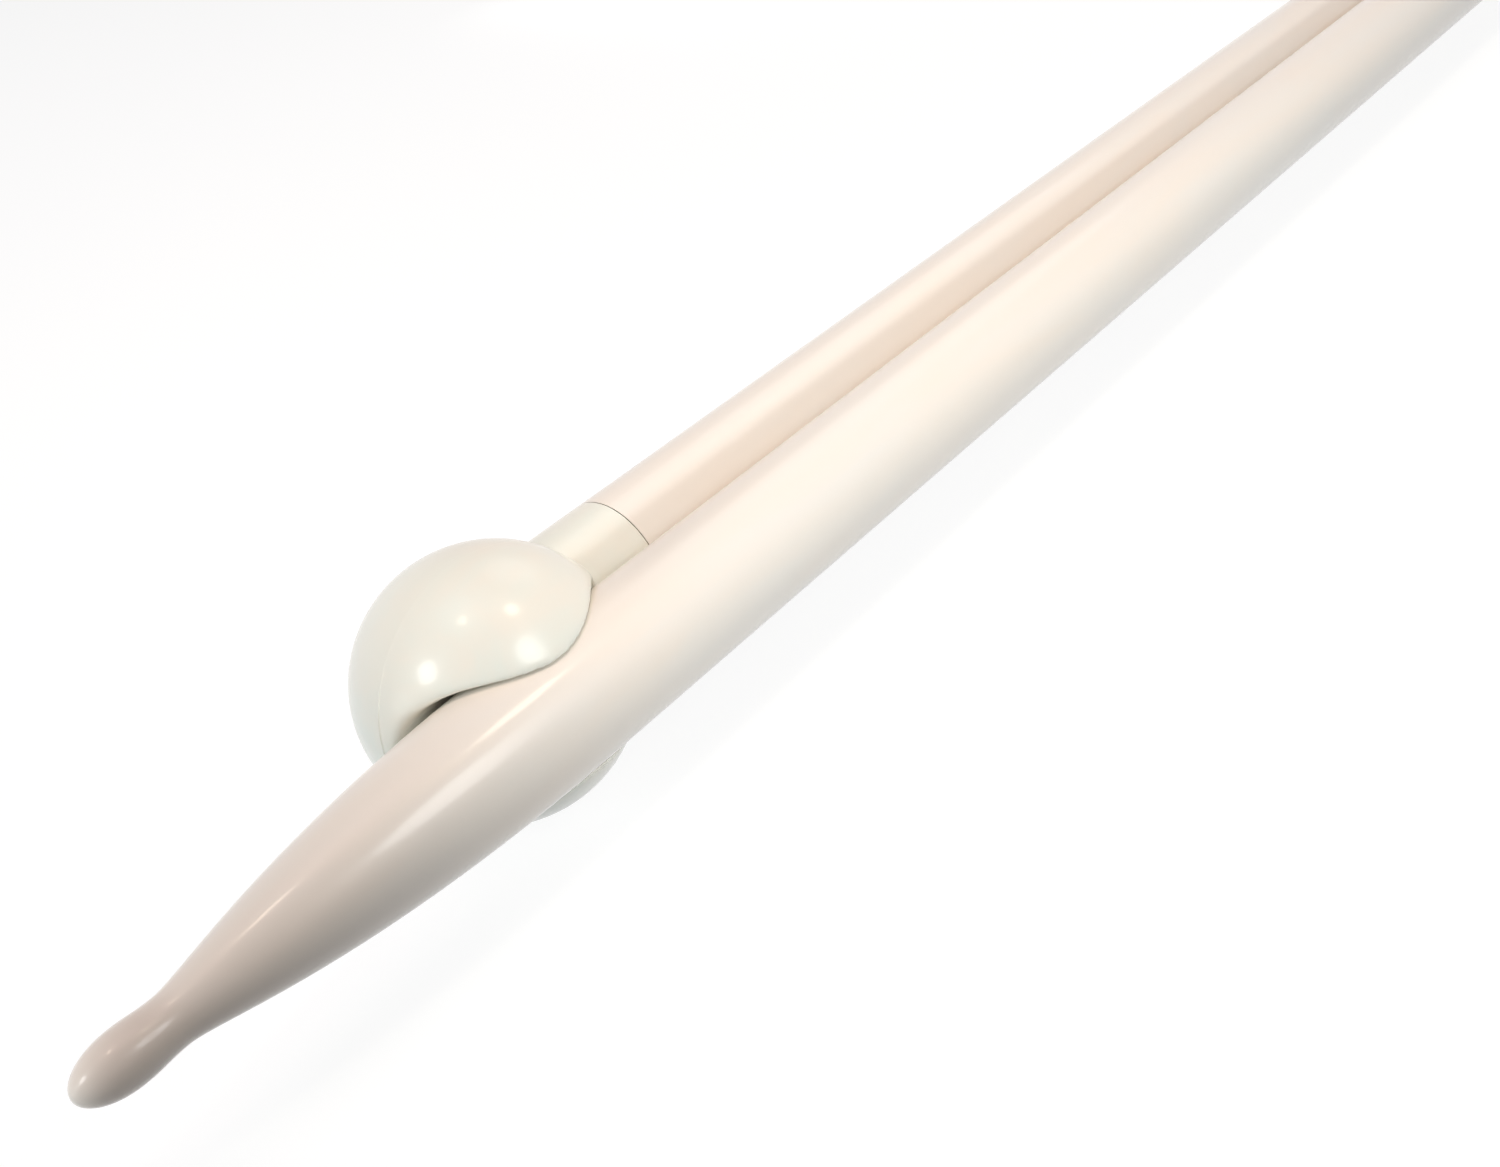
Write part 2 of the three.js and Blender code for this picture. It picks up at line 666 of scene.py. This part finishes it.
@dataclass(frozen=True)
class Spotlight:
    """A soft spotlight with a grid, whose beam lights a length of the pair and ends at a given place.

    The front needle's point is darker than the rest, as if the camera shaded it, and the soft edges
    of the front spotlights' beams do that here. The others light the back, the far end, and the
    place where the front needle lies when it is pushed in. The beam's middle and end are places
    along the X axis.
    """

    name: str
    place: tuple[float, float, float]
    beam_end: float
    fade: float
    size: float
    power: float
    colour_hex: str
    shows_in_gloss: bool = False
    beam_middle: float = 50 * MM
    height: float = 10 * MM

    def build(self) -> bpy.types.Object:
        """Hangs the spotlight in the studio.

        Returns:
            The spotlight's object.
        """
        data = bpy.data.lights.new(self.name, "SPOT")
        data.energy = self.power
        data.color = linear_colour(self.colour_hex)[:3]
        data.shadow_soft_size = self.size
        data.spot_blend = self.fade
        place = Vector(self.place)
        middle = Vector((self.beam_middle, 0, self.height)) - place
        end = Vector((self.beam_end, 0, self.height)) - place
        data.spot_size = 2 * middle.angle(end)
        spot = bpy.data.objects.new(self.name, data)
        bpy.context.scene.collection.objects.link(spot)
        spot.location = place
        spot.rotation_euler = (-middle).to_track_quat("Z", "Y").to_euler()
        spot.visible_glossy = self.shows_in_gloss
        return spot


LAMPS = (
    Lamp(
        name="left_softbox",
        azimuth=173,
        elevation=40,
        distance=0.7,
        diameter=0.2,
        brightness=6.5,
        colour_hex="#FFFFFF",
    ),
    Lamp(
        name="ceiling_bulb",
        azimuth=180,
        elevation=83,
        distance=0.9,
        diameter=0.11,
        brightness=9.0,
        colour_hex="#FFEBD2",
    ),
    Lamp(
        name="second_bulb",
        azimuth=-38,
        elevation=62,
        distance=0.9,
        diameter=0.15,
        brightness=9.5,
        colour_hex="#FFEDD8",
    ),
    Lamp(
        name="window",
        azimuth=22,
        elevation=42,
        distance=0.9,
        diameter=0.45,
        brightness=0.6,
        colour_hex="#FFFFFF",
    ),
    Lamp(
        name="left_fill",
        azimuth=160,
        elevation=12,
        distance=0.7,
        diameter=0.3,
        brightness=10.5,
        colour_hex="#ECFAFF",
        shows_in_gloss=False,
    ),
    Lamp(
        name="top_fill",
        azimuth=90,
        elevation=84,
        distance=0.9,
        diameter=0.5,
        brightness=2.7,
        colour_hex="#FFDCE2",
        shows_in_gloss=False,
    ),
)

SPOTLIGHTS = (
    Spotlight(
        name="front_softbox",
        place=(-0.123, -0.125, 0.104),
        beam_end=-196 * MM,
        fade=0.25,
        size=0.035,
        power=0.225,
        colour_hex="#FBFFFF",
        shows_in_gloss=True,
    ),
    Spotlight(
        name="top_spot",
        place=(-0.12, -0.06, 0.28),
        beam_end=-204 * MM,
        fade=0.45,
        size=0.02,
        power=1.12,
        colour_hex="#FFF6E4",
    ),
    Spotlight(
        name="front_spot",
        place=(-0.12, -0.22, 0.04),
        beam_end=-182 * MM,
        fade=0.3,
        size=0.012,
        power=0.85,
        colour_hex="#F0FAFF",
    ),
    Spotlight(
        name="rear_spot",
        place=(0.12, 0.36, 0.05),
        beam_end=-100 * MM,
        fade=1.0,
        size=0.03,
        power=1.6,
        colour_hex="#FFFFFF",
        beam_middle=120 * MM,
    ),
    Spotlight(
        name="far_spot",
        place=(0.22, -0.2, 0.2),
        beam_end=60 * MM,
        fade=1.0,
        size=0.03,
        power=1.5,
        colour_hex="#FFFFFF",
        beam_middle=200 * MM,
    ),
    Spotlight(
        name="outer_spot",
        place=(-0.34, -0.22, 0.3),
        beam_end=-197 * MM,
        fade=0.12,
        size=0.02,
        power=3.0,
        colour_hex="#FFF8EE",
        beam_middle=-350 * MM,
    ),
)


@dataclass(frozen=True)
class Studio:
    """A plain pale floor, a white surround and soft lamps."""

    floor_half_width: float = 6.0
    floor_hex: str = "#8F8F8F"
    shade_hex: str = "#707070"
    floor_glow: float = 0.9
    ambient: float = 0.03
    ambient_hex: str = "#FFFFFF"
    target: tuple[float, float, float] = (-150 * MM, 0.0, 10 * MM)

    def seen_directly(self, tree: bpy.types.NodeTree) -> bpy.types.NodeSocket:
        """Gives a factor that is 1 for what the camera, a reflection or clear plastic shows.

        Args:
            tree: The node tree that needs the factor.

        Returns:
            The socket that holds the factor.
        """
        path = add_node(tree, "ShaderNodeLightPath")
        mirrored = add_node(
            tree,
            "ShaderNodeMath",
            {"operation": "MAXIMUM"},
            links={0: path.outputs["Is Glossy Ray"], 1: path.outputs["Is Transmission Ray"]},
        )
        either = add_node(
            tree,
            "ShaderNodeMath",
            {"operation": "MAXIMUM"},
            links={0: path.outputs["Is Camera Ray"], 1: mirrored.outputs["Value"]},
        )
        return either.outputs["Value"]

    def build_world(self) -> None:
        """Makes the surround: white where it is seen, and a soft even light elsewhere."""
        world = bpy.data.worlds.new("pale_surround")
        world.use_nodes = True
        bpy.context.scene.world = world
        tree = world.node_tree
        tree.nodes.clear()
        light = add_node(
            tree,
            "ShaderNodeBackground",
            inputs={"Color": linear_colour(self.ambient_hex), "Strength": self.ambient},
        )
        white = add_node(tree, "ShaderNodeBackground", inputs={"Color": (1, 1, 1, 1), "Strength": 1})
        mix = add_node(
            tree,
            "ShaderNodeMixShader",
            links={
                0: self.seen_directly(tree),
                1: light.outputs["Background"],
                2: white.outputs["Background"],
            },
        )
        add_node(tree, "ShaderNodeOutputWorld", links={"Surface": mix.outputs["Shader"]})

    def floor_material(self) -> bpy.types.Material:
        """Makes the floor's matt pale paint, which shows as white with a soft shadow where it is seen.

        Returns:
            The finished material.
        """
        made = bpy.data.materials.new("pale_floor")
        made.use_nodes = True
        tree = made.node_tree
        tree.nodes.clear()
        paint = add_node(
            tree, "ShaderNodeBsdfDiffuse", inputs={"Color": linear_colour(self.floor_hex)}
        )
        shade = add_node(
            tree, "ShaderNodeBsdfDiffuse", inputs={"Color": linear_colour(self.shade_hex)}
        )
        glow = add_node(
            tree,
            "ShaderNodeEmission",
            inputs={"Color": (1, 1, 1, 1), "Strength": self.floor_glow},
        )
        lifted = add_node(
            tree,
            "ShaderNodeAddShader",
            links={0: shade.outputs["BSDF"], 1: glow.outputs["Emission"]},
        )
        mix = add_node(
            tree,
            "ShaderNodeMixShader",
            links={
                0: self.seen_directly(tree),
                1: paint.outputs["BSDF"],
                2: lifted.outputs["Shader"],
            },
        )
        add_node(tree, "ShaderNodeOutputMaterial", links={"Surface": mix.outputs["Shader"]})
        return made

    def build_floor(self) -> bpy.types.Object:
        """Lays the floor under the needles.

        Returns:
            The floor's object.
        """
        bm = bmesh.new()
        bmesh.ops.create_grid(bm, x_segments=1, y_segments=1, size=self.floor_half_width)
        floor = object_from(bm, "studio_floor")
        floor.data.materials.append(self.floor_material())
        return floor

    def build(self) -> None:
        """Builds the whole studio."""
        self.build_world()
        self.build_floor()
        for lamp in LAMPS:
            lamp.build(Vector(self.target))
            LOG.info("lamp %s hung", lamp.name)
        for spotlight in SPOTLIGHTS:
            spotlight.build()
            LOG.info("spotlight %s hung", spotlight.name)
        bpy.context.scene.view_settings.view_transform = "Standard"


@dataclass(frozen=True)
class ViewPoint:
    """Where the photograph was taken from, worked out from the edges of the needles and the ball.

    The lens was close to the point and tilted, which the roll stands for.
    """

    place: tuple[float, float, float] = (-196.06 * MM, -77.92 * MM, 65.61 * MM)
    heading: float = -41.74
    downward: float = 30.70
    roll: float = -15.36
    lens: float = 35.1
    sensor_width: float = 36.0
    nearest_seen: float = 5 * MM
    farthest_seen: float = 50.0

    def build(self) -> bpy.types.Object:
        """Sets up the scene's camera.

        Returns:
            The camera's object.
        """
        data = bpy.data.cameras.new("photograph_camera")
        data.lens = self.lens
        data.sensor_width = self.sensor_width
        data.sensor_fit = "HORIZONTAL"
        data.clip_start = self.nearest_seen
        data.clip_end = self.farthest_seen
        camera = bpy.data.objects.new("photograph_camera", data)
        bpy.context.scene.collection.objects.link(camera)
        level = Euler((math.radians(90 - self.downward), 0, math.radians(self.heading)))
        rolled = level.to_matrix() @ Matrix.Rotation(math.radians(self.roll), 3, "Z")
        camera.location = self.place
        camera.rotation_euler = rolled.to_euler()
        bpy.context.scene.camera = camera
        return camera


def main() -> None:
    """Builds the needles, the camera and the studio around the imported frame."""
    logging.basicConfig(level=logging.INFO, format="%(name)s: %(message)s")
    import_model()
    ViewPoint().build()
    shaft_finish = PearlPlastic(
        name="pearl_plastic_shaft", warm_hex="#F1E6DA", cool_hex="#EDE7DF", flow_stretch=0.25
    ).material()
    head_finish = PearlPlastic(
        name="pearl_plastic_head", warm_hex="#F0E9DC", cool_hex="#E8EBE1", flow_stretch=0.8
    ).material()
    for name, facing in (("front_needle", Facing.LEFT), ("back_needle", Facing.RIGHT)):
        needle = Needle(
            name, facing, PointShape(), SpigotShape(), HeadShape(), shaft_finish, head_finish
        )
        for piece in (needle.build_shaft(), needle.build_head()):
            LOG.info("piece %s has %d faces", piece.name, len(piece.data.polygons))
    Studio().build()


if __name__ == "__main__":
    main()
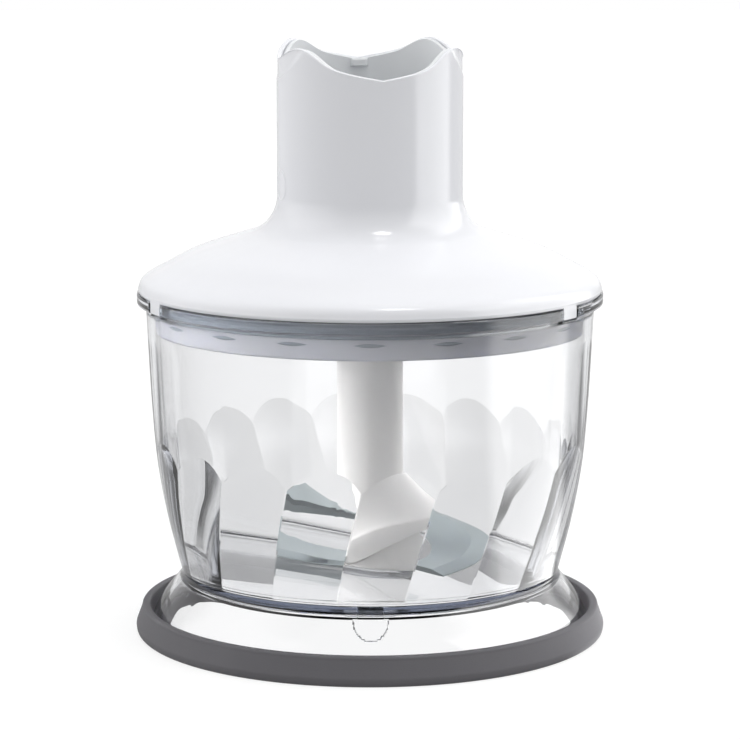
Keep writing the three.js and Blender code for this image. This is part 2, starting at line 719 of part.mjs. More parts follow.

◆ Exercise directions ◆
What you return should be the lines from the start of the data through the line with "a given place.", quoted exactly and nothing more.

◆ Solution to this problem ◆
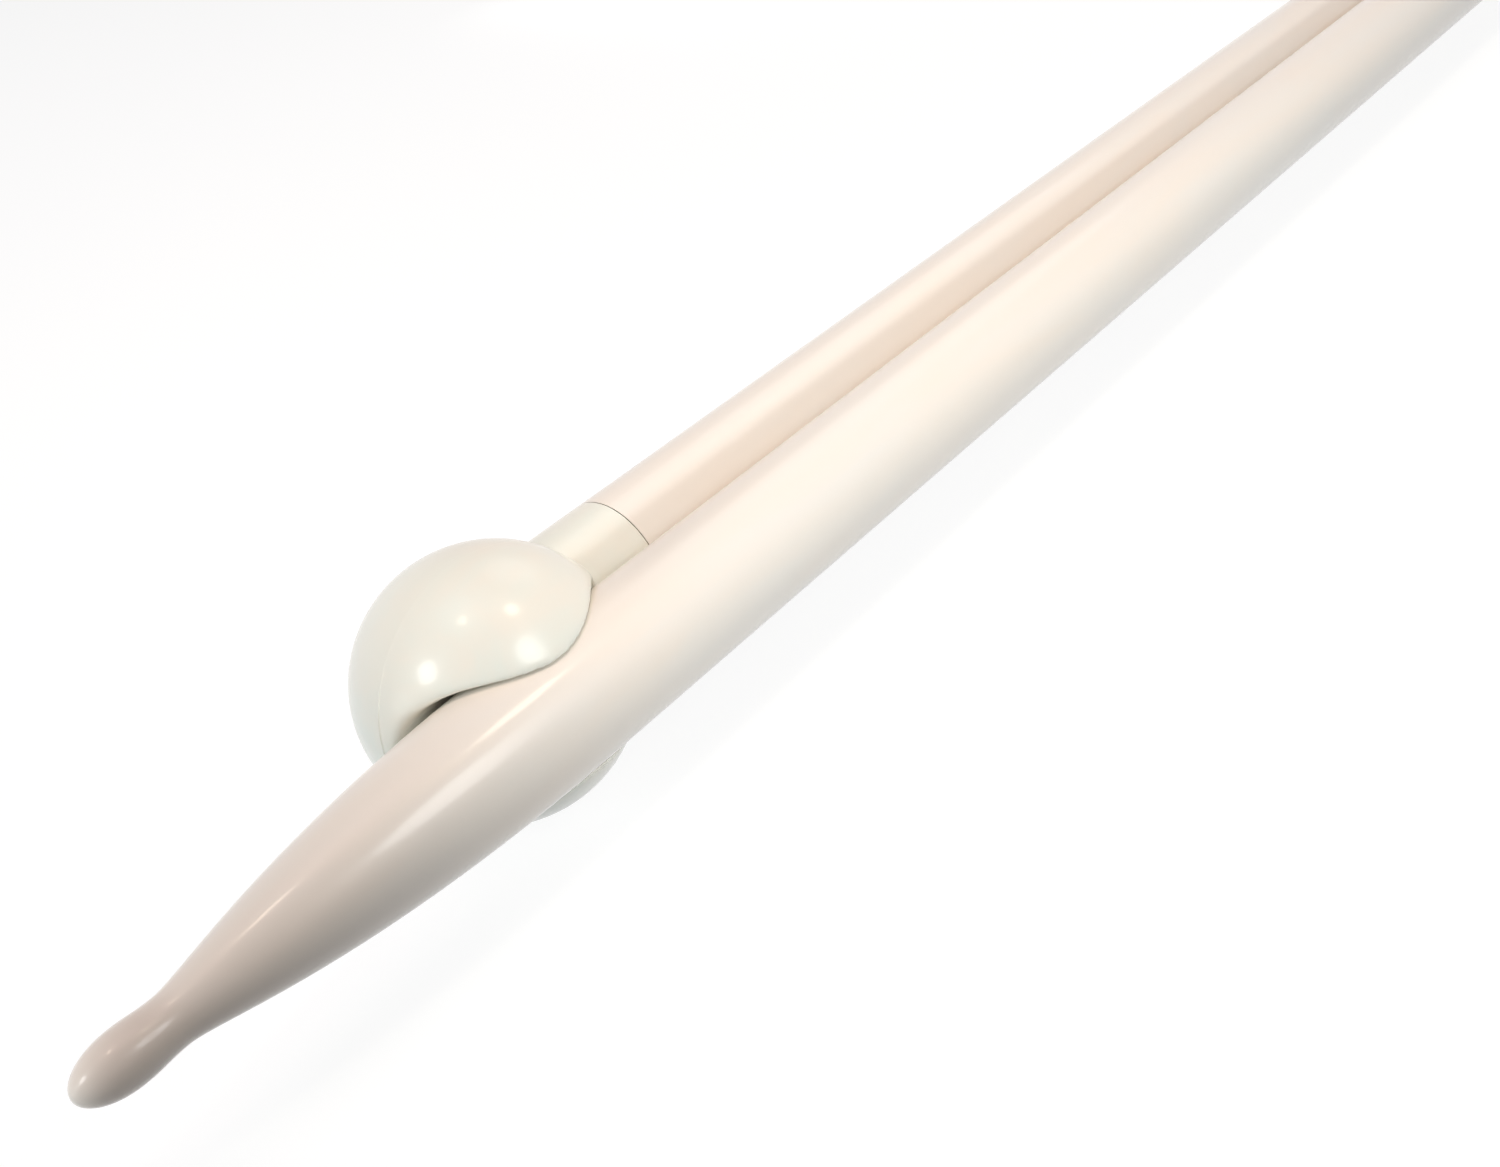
Write part 2 of the three.js and Blender code for this picture. It picks up at line 666 of scene.py. This part finishes it.
@dataclass(frozen=True)
class Spotlight:
    """A soft spotlight with a grid, whose beam lights a length of the pair and ends at a given place.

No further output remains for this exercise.